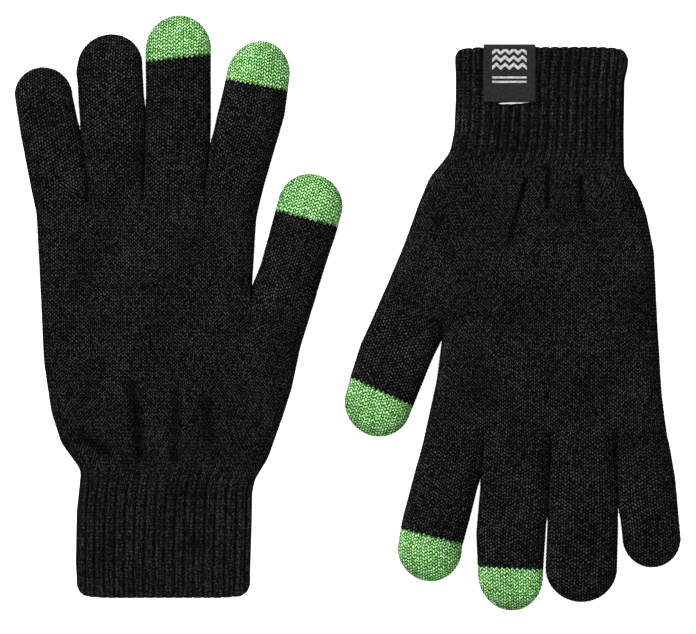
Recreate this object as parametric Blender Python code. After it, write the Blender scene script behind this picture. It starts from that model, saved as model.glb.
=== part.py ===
"""A pair of knitted touchscreen gloves, lying flat side by side, one palm up and one back up.

Frame: metres, +Z up, both gloves resting on z = 0, origin at the centre of the pair's footprint.
Each glove is drawn in its own frame in millimetres: the cuff's edge at y = 0, fingers towards +Y
and the thumb towards +X. It is then placed as it lies, the second one turned half round.
Every piece is a flattened tube of knit, open where the hand goes in. The pieces meet at the lines
where the hand bends, and each pivot lies on the palm side of the knit, where the fabric folds.
"""
import bpy
import numpy as np
from math import cos, pi, radians, sin
from mathutils import Vector

MM = 0.001
WALL = 1.8            # thickness of the knit
GAP = 0.36            # clearance between pieces that meet
SIDE_STEPS = 6        # facets in each half round side of a tube
FINGER_HIGH = 11.0    # height of a finger as it lies
PALM_HIGH = 13.0      # height at the middle of the hand
CUFF_HIGH = 10.0
DOME_ANGLES = (28, 50, 67, 79)   # degrees from the shoulder of a fingertip to its end
DOME_FLATTEN = 0.55   # share of its height that a fingertip loses at the end
HEM_CORNER = 5.0      # rounding of the cuff's two lower corners
HEM_CORNER_PULL = 0.6  # how far those corners draw in, as a share of their height
FULLEST_SIDE = 0.49   # share of a tube's width that one rounded side may take
ROW_CLEAR = 1.5       # a row keeps this far from the ends of its piece

LABEL_X = (2.4, 23.5)
LABEL_Y = (-1.4, 22.7)
LABEL_THICK = 0.6
LABEL_TUCK = 13.0     # how far the label's back leaf reaches inside the cuff
LABEL_CLEAR = 0.4

BLACK_KNIT = (0.010, 0.010, 0.011)
GREEN_KNIT = (0.190, 0.440, 0.140)
LABEL_BLACK = (0.024, 0.024, 0.026)

# Outlines are (y, x) pairs up the left and right edge. A finger's stations are (y, left, right).
# joints: y of the knuckle is the hand's "knuckles"; "bends" are the finger's two further joints.
# cap: (y at the finger's middle, slope across the finger) where the green yarn starts.
GLOVES = {
    "right": {
        "origin": (-74.33, -115.45), "turn": 0, "palm_up": True,
        "wrist": 50.0, "knuckles": 166.0,
        "cuff_left": [(0, -35.0), (14, -35.6), (35, -35.2), (50, -34.2)],
        "cuff_right": [(0, 33.0), (14, 34.2), (30, 34.8), (43, 35.2), (50, 36.3)],
        "palm_left": [(50, -34.2), (63, -41.7), (75, -45.8), (96, -49.0), (120, -50.2),
                      (155, -51.8), (166, -54.2)],
        "palm_right": [(50, 36.3), (56, 40.9), (74, 46.6), (85, 49.6), (100, 50.0),
                       (115, 42.0), (126, 35.1), (140, 36.2), (154, 37.3), (166, 40.2)],
        "fingers": {
            "little": {"stations": [(166, -54.2, -31.5), (181, -56.6, -31.5),
                                    (187, -57.7, -34.3), (203, -60.5, -37.8)],
                       "tip": (214.7, -49.8), "bends": (185.0, 200.0), "cap": None},
            "ring": {"stations": [(166, -30.8, -9.2), (191, -30.8, -8.9),
                                  (196, -33.6, -8.9), (215, -33.8, -9.7)],
                     "tip": (228.0, -22.0), "bends": (190.0, 208.0), "cap": None},
            "middle": {"stations": [(166, -8.2, 16.4), (183, -8.2, 17.3), (222, -7.7, 17.3)],
                       "tip": (235.7, 5.6), "bends": (192.5, 213.5), "cap": (218.5, 0.14)},
            "index": {"stations": [(166, 18.0, 40.2), (180, 18.0, 44.4), (195, 21.3, 48.6),
                                   (211, 24.9, 50.4)],
                      "tip": (225.2, 39.0), "bends": (187.5, 203.0), "cap": (207.8, -0.17)},
        },
        "thumb": {"crotch": (35.6, 126.0), "tilt": 16.0, "root": 42.0,
                  "stations": [(0, 0.6, 25.5), (25, 0.4, 25.6), (38, 0.2, 25.7)],
                  "tip": (50.3, 12.8), "bends": (24.0,), "cap": (32.0, 0.03)},
    },
    "left": {
        "origin": (78.13, 107.75), "turn": 180, "palm_up": False,
        "wrist": 46.0, "knuckles": 163.0,
        "cuff_left": [(0, -34.8), (14, -33.6), (34, -33.2), (46, -33.6)],
        "cuff_right": [(0, 34.0), (20, 34.2), (34, 34.6), (42, 36.8), (46, 40.0)],
        "palm_left": [(46, -33.6), (58, -38.1), (68, -42.1), (83, -45.4), (110, -47.0),
                      (140, -48.8), (156, -50.6), (163, -52.2)],
        "palm_right": [(46, 40.0), (53, 45.0), (64, 49.2), (79, 53.6), (90, 54.0),
                       (105, 47.0), (118, 40.0), (134, 42.2), (160, 47.4), (163, 48.2)],
        "fingers": {
            "little": {"stations": [(163, -52.2, -31.2), (184, -55.6, -31.4),
                                    (199, -56.7, -33.0)],
                       "tip": (211.0, -45.3), "bends": (181.5, 196.0), "cap": None},
            "ring": {"stations": [(163, -30.4, -3.9), (184, -30.4, -3.5), (211, -30.4, -3.5)],
                     "tip": (224.4, -16.6), "bends": (186.0, 204.0), "cap": None},
            "middle": {"stations": [(163, -2.8, 23.5), (184, -2.8, 24.0), (214, -1.4, 24.0)],
                       "tip": (228.0, 11.8), "bends": (188.0, 206.5), "cap": (211.2, -0.05)},
            "index": {"stations": [(163, 24.8, 48.2), (174, 24.8, 51.2), (192, 29.2, 55.7),
                                   (203, 32.3, 57.7)],
                      "tip": (216.3, 45.6), "bends": (181.5, 193.0), "cap": (197.9, -0.24)},
        },
        "thumb": {"crotch": (40.5, 118.3), "tilt": 22.8, "root": 38.0,
                  "stations": [(0, 0.6, 28.6), (15, 0.5, 28.9), (28, 0.3, 27.4), (34, 0.2, 26.6)],
                  "tip": (47.0, 13.2), "bends": (22.0,), "cap": (29.4, -0.03)},
    },
}


def clear_scene():
    for old in list(bpy.data.objects):
        bpy.data.objects.remove(old, do_unlink=True)


def finish(name, colour, roughness):
    """A Principled material in one colour."""
    material = bpy.data.materials.new(name)
    material.use_nodes = True
    shader = material.node_tree.nodes["Principled BSDF"]
    shader.inputs["Base Color"].default_value = (*colour, 1.0)
    shader.inputs["Roughness"].default_value = roughness
    material.diffuse_color = (*colour, 1.0)
    return material


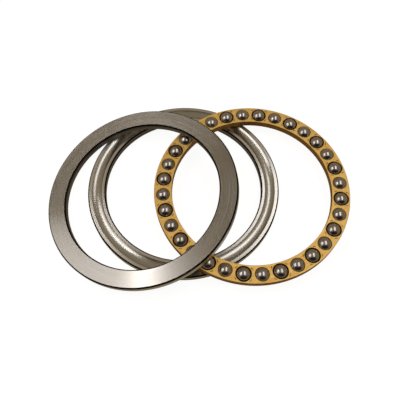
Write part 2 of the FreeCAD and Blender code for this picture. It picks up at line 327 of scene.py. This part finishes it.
def studio_walls():
    """A white backdrop. The metal mirrors a warm grey room instead, with a dark opening in front of it."""
    world = bpy.data.worlds.new("studio_walls")
    bpy.context.scene.world = world
    world.use_nodes = True
    tree = world.node_tree
    tree.nodes.clear()
    way = add(tree, PLACE, out="Generated")
    behind = add(tree, VECTOR_MATH, [way, (0, 1, 0)], out="Value", operation="DOT_PRODUCT")
    in_front = add(tree, RANGE, [behind, -0.65, -0.2, 1, 0], interpolation_type="SMOOTHSTEP")
    height = add(tree, VECTOR_MATH, [way, (0, 0, 1)], out="Value", operation="DOT_PRODUCT")
    above = add(tree, RANGE, [height, 0.0, 0.2, 0, 1], interpolation_type="SMOOTHSTEP")
    aside = add(tree, VECTOR_MATH, [way, (1, 0, 0)], out="Value", operation="DOT_PRODUCT")
    aside = add(tree, MATH, [aside], operation="ABSOLUTE")
    between = add(tree, RANGE, [aside, 0.6, 0.95, 1, 0], interpolation_type="SMOOTHSTEP")
    dark = add(tree, MATH, [in_front, above], operation="MULTIPLY")
    dark = add(tree, MATH, [dark, between], operation="MULTIPLY")
    mirrored = add(tree, MIX, {0: dark, 6: srgb("#978A74"), 7: srgb("#292522")}, 2, data_type="RGBA")
    seen = add(tree, "ShaderNodeLightPath", out="Is Camera Ray")
    colour = add(tree, MIX, {0: seen, 6: mirrored, 7: srgb("#FFFFFF")}, 2, data_type="RGBA")
    add(tree, "ShaderNodeOutputWorld", {"Surface": add(tree, "ShaderNodeBackground", {"Color": colour})})


def camera():
    """Looks down on the three units from in front."""
    lens = bpy.data.cameras.new("camera")
    lens.lens, lens.sensor_width = 45.066, 36
    lens.clip_start, lens.clip_end = 0.01, 50
    target = Vector((2.62, -6.95, 0)) * MM
    elevation, roll, away = math.radians(64.596), math.radians(-0.9006), 660.24 * MM
    back = Vector((0, -math.cos(elevation), math.sin(elevation)))
    eye = bpy.data.objects.new("camera", lens)
    eye.rotation_mode = "QUATERNION"
    eye.rotation_quaternion = Matrix.Rotation(roll, 3, back).to_quaternion() @ back.to_track_quat("Z", "Y")
    eye.location = target + back * away
    bpy.context.scene.collection.objects.link(eye)
    bpy.context.scene.camera = eye


# The left box has a hot tube along its inner side.
soft_box("left_box", (-1.06, -0.04, 1.265), width=0.70, height=1.18, power=3.80)
soft_box("left_box_tube", (-0.750, 0.176, 1.493), width=0.145, height=0.97, power=2.1)
soft_box("right_box", (0.565, 0.160, 1.54), width=0.53, height=1.53, power=5.6)
studio_floor()
studio_walls()
camera()
bpy.context.scene.view_settings.view_transform = "Standard"
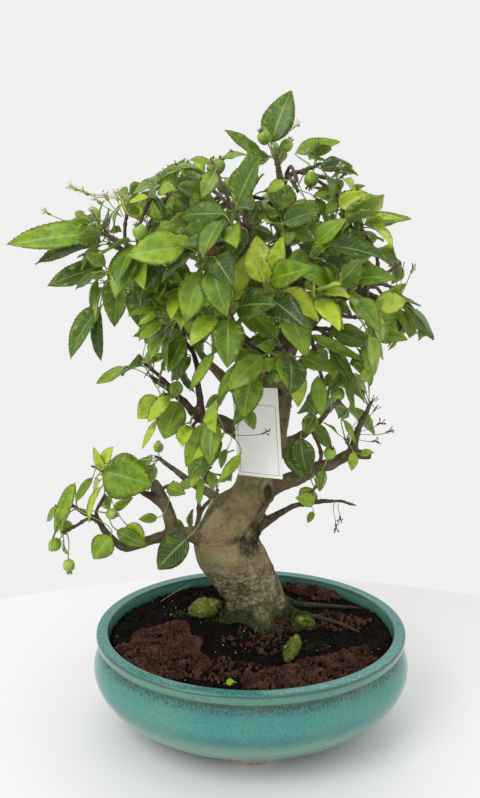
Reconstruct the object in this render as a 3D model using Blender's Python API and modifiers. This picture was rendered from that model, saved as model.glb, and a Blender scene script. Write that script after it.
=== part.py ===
"""A crabapple bonsai in an oval glazed pot. Metres, +Z up, at real size.

The tree stands a little behind the middle of the pot. Its front view was read on the upright
plane through the pot's middle, and seen() sets each such point nearer or farther along the
line of sight, so that the front view keeps its shape. Lists of places are in millimetres.
"""

import math
import random

import bmesh
import bpy
from mathutils import Matrix, Vector
from mathutils.bvhtree import BVHTree

MM = 0.001
GAP = 0.0003
SEED = 7

# The eye that the front view was read from, in front of the pot's middle.
EYE = Vector((-0.0112, -0.7152, 0.5031))

# Pot: half axes of the rim's outer edge, and the wall as (set back from that edge, height).
RIM_LONG = 0.160
RIM_SHORT = 0.128
POT_SIDES = 32
POT_WALL = (
    (46, 8), (30, 17), (14, 32), (2, 47), (-3.5, 62), (-2, 76), (3.2, 87.5), (5.5, 91.5),
    (0.6, 96), (0, 103.4), (1.4, 105), (10.6, 105), (12.4, 102), (13, 88), (7, 66), (12, 45),
    (26, 29), (50, 18),
)
FOOT_LENGTH = 0.054
FOOT_DEPTH = 0.030
FOOT_SPREAD = (0.096, 0.068)
POT_BASE_Z = 0.008
FLOOR_Z = 0.018
DRAIN_RADIUS = 0.011
DRAIN_X = 0.055
SCREEN_SIZE = 0.036
SCREEN_THICK = 0.001
SCREEN_CELLS = 7

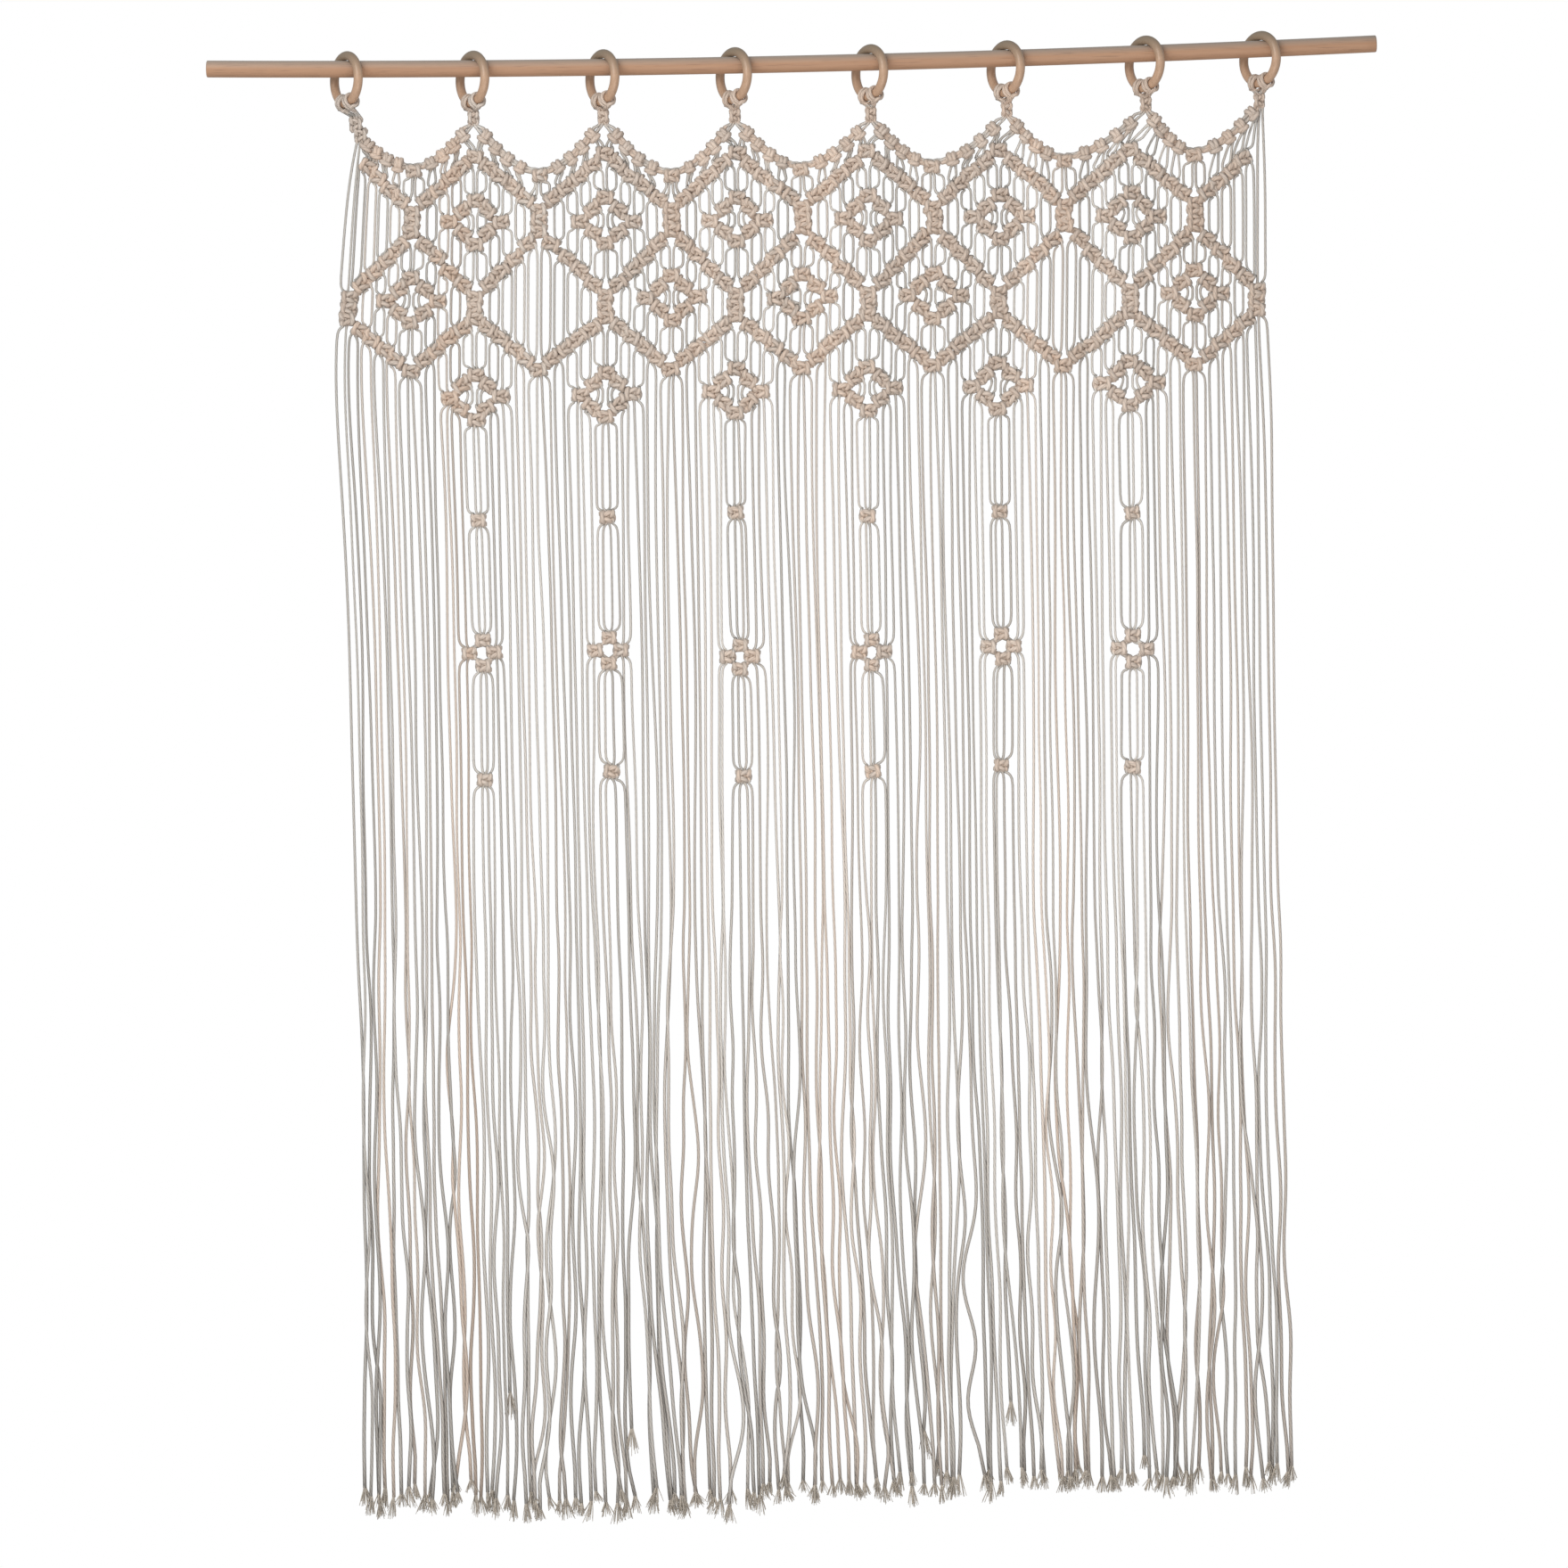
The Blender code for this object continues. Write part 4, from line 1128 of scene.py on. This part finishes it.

● What to work on: Exact reproduction is required: output the lines from the start of the entries above through the line with "from mathutils import Vector".

● Output below:
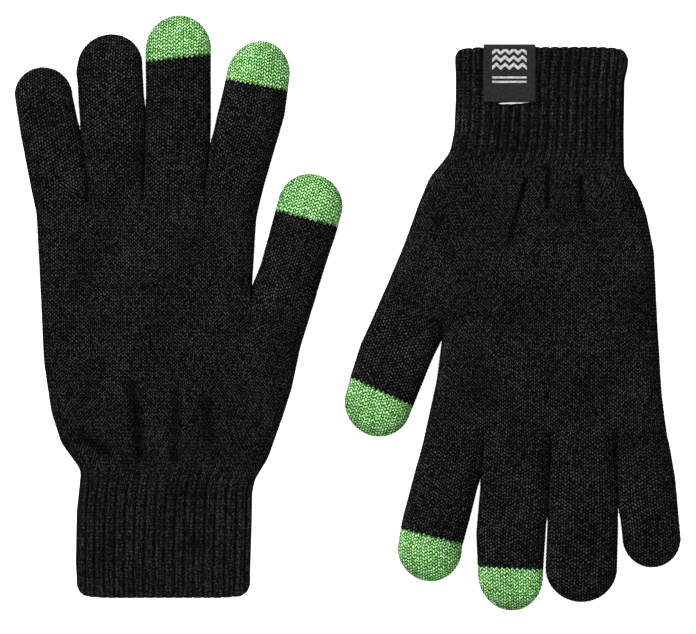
Recreate this object as parametric Blender Python code. After it, write the Blender scene script behind this picture. It starts from that model, saved as model.glb.
=== part.py ===
"""A pair of knitted touchscreen gloves, lying flat side by side, one palm up and one back up.

Frame: metres, +Z up, both gloves resting on z = 0, origin at the centre of the pair's footprint.
Each glove is drawn in its own frame in millimetres: the cuff's edge at y = 0, fingers towards +Y
and the thumb towards +X. It is then placed as it lies, the second one turned half round.
Every piece is a flattened tube of knit, open where the hand goes in. The pieces meet at the lines
where the hand bends, and each pivot lies on the palm side of the knit, where the fabric folds.
"""
import bpy
import numpy as np
from math import cos, pi, radians, sin
from mathutils import Vector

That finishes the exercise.